[Start of Given records]

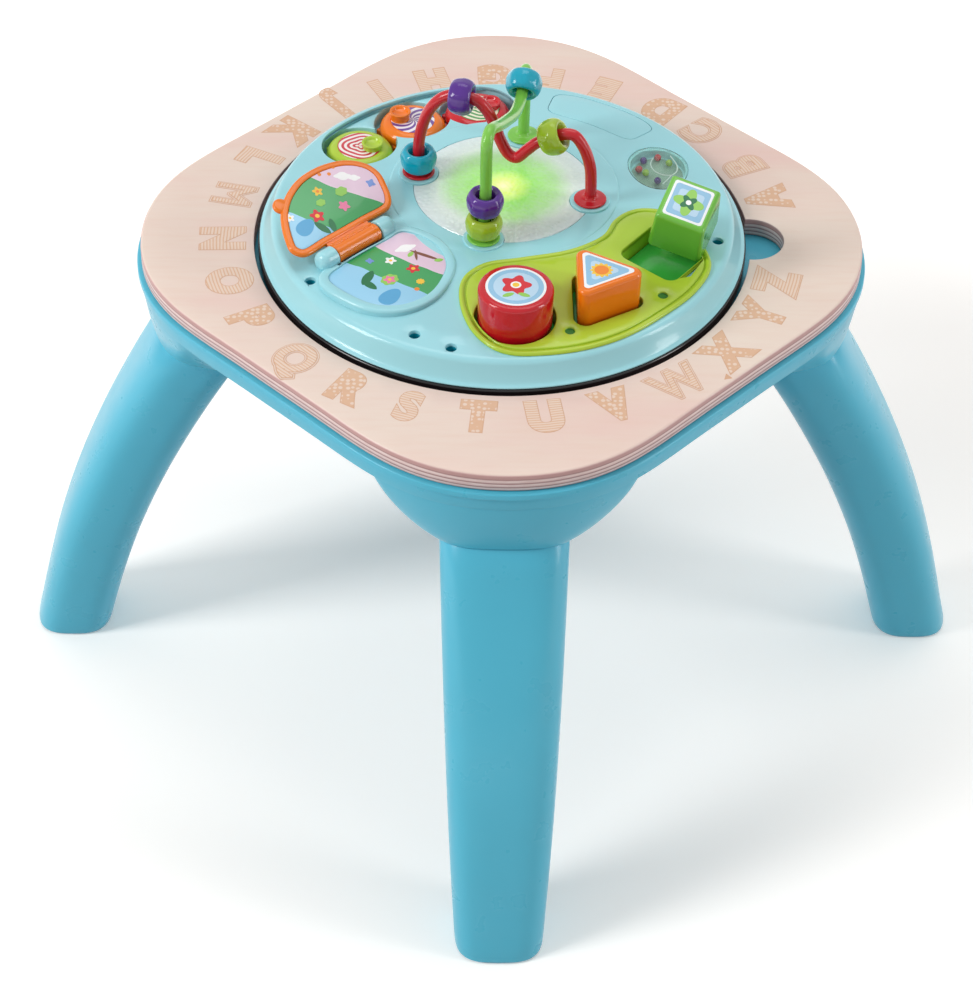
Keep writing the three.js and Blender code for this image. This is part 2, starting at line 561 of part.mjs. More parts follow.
// The housing's outer or inner skin, as a turned profile taken in by a wall.
function panelSkin(wall, foot) {
  const face = wall > 0 ? 'inner' : 'outer';
  const shoulder = shoulderAngles[face].map((angle) => [
    panel.shoulderReach + (panel.shoulder - wall) * Math.cos(angle * degree),
    domeHeight(panel.shoulderReach) - panel.shoulder + (panel.shoulder - wall) * Math.sin(angle * degree)]);
  const crown = domeStationShares[face].map((share) => [
    panel.domeRadius * share, domeHeight(panel.domeRadius * share) - wall]);
  const side = wall > 0
    ? [[panel.skirtReach - wall, flangeTop]]
    : [[panel.sideFoot, flangeTop + gap], [panel.flangeReach, flangeTop],
      [panel.flangeReach, flangeTop - panel.flange], [panel.skirtReach, flangeTop - panel.flange]];
  return turned([...crown, ...shoulder, ...side, [panel.skirtReach - wall, foot], [0, foot]]);
}

const gearAzimuth = (step) => gear.middle + step * gear.spread;
const gearCentre = (step) => polar(gear.orbit, gearAzimuth(step));

// The bay that the gears run in: a pocket round each gear and the strip of floor outside them.
function gearBayShape(grow, low, high) {
  const pockets = [-1, 0, 1].map((step) => {
    const centre = gearCentre(step);
    const radius = gear.tip + gearBay.clearance + grow;
    return disc(radius, low, high, { x: centre.x, y: centre.y, sides: mediumSides });
  });
  const from = gearAzimuth(-1);
  const to = gearAzimuth(1);
  const arc = steps(smallSides + 1).map((i) => (
    polar(gearBay.edge + grow, THREE.MathUtils.lerp(from, to, i / smallSides))));
  const strip = prism([...arc, polar(gear.orbit, to), polar(gear.orbit, (from + to) / 2), polar(gear.orbit, from)],
    low, high);
  return joined([...pockets, strip]).intersect(disc(gearBay.edge + grow, low, high));
}

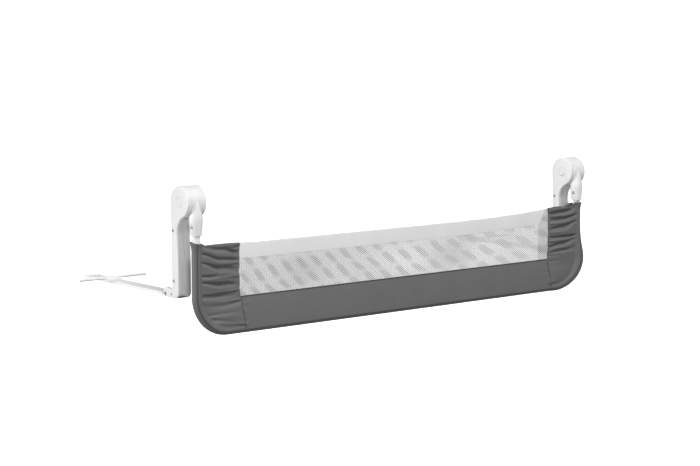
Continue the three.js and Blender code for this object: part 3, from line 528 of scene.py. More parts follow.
# Sizes and tones of grain, weave, stitches and knit
PLASTIC_GRAIN = 0.7 * MM
PLASTIC_FLOW = 45 * MM
PLASTIC_RUBBING = 9 * MM
STEEL_SPOTS = 3 * MM
BARE_STREAKS = 0.6 * MM
SPRING_STREAKS = 0.3 * MM
SCREW_STREAKS = 0.4 * MM
FINE_RELIEF = 0.05 * MM
RUBBER_GRAIN = 0.9 * MM
RUBBER_RELIEF = 0.1 * MM
THREAD = 0.62 * MM
SLUB = 5 * MM
CLOTH_CLOUD = 60 * MM
CLOTH_RELIEF = 0.16 * MM
CLOTH_DARK = 0.123
CLOTH_LIGHT = 0.172
STITCH_AWAY = 3 * MM
STITCH_PITCH = 3.2 * MM
STITCH_OUTER = 0.8 * MM
STITCH_CORE = 0.3 * MM
# Line of painted shade just under the band's top edge: its drop, half width and core
EDGE_SHADE_DOWN = 1.5 * MM
EDGE_SHADE_HALF = 3 * MM
EDGE_SHADE_CORE = 1.5 * MM
BLEND_OVER = 1 * MM
# Stitched groove beside the tube: its bump is real, and its darkening of the colour is painted shade
GROOVE_OUT = 4.6 * MM
GROOVE_HALF = 3 * MM
GROOVE_CORE = 0.5 * MM
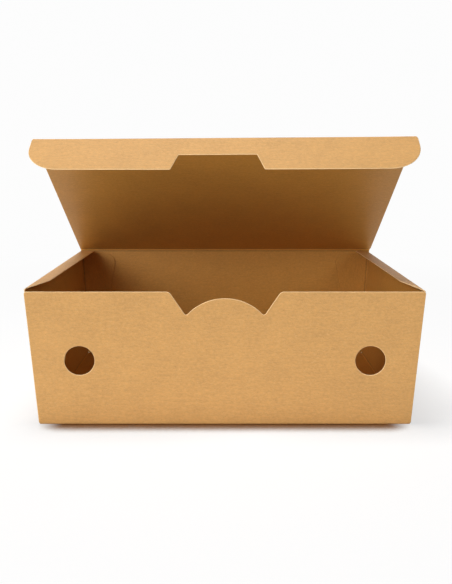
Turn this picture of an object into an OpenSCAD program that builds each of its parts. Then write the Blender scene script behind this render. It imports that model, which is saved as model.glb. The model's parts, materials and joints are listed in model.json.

[End of Given records]

### Stated goal
Please quote the records above exactly, without skipping a line.

### Correct response
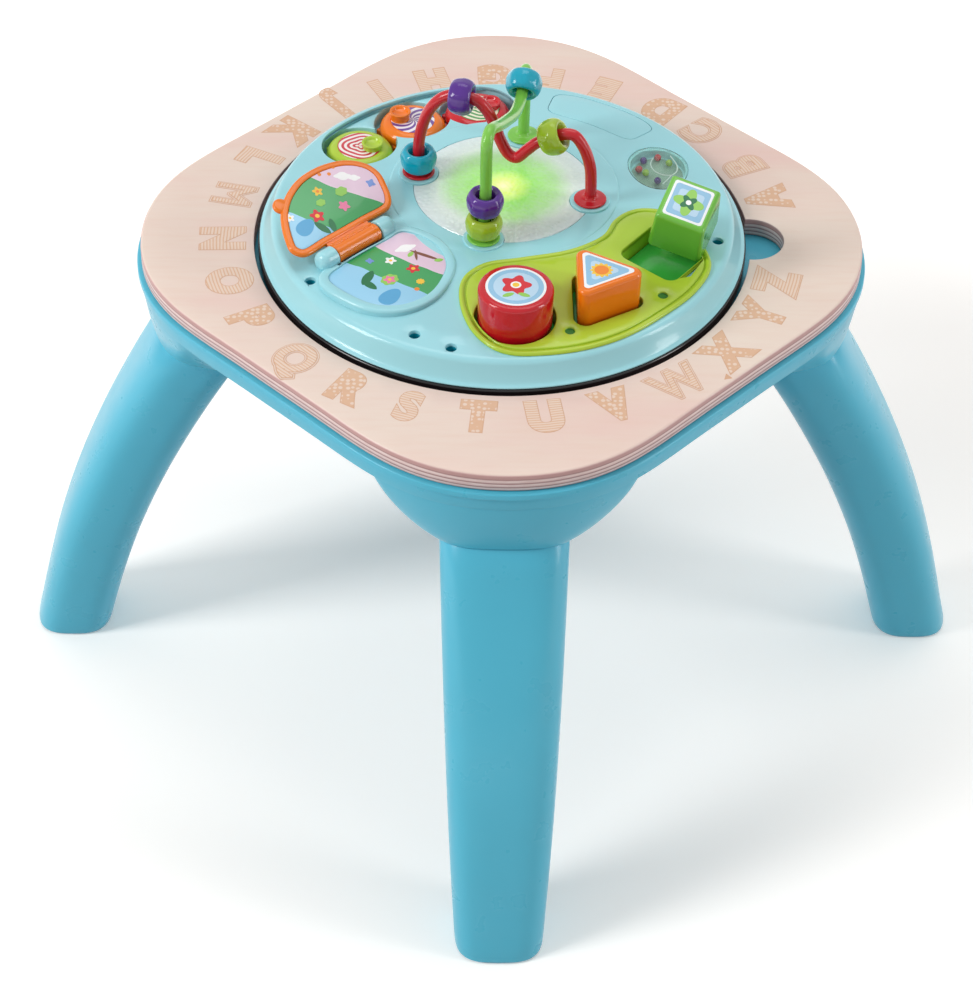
Keep writing the three.js and Blender code for this image. This is part 2, starting at line 561 of part.mjs. More parts follow.
// The housing's outer or inner skin, as a turned profile taken in by a wall.
function panelSkin(wall, foot) {
  const face = wall > 0 ? 'inner' : 'outer';
  const shoulder = shoulderAngles[face].map((angle) => [
    panel.shoulderReach + (panel.shoulder - wall) * Math.cos(angle * degree),
    domeHeight(panel.shoulderReach) - panel.shoulder + (panel.shoulder - wall) * Math.sin(angle * degree)]);
  const crown = domeStationShares[face].map((share) => [
    panel.domeRadius * share, domeHeight(panel.domeRadius * share) - wall]);
  const side = wall > 0
    ? [[panel.skirtReach - wall, flangeTop]]
    : [[panel.sideFoot, flangeTop + gap], [panel.flangeReach, flangeTop],
      [panel.flangeReach, flangeTop - panel.flange], [panel.skirtReach, flangeTop - panel.flange]];
  return turned([...crown, ...shoulder, ...side, [panel.skirtReach - wall, foot], [0, foot]]);
}

const gearAzimuth = (step) => gear.middle + step * gear.spread;
const gearCentre = (step) => polar(gear.orbit, gearAzimuth(step));

// The bay that the gears run in: a pocket round each gear and the strip of floor outside them.
function gearBayShape(grow, low, high) {
  const pockets = [-1, 0, 1].map((step) => {
    const centre = gearCentre(step);
    const radius = gear.tip + gearBay.clearance + grow;
    return disc(radius, low, high, { x: centre.x, y: centre.y, sides: mediumSides });
  });
  const from = gearAzimuth(-1);
  const to = gearAzimuth(1);
  const arc = steps(smallSides + 1).map((i) => (
    polar(gearBay.edge + grow, THREE.MathUtils.lerp(from, to, i / smallSides))));
  const strip = prism([...arc, polar(gear.orbit, to), polar(gear.orbit, (from + to) / 2), polar(gear.orbit, from)],
    low, high);
  return joined([...pockets, strip]).intersect(disc(gearBay.edge + grow, low, high));
}

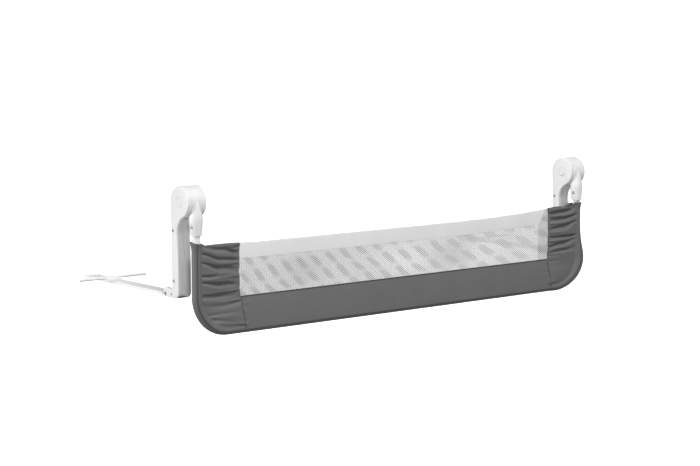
Continue the three.js and Blender code for this object: part 3, from line 528 of scene.py. More parts follow.
# Sizes and tones of grain, weave, stitches and knit
PLASTIC_GRAIN = 0.7 * MM
PLASTIC_FLOW = 45 * MM
PLASTIC_RUBBING = 9 * MM
STEEL_SPOTS = 3 * MM
BARE_STREAKS = 0.6 * MM
SPRING_STREAKS = 0.3 * MM
SCREW_STREAKS = 0.4 * MM
FINE_RELIEF = 0.05 * MM
RUBBER_GRAIN = 0.9 * MM
RUBBER_RELIEF = 0.1 * MM
THREAD = 0.62 * MM
SLUB = 5 * MM
CLOTH_CLOUD = 60 * MM
CLOTH_RELIEF = 0.16 * MM
CLOTH_DARK = 0.123
CLOTH_LIGHT = 0.172
STITCH_AWAY = 3 * MM
STITCH_PITCH = 3.2 * MM
STITCH_OUTER = 0.8 * MM
STITCH_CORE = 0.3 * MM
# Line of painted shade just under the band's top edge: its drop, half width and core
EDGE_SHADE_DOWN = 1.5 * MM
EDGE_SHADE_HALF = 3 * MM
EDGE_SHADE_CORE = 1.5 * MM
BLEND_OVER = 1 * MM
# Stitched groove beside the tube: its bump is real, and its darkening of the colour is painted shade
GROOVE_OUT = 4.6 * MM
GROOVE_HALF = 3 * MM
GROOVE_CORE = 0.5 * MM
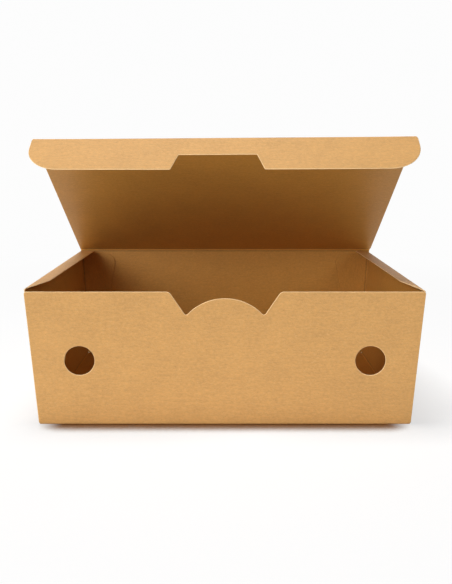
Turn this picture of an object into an OpenSCAD program that builds each of its parts. Then write the Blender scene script behind this render. It imports that model, which is saved as model.glb. The model's parts, materials and joints are listed in model.json.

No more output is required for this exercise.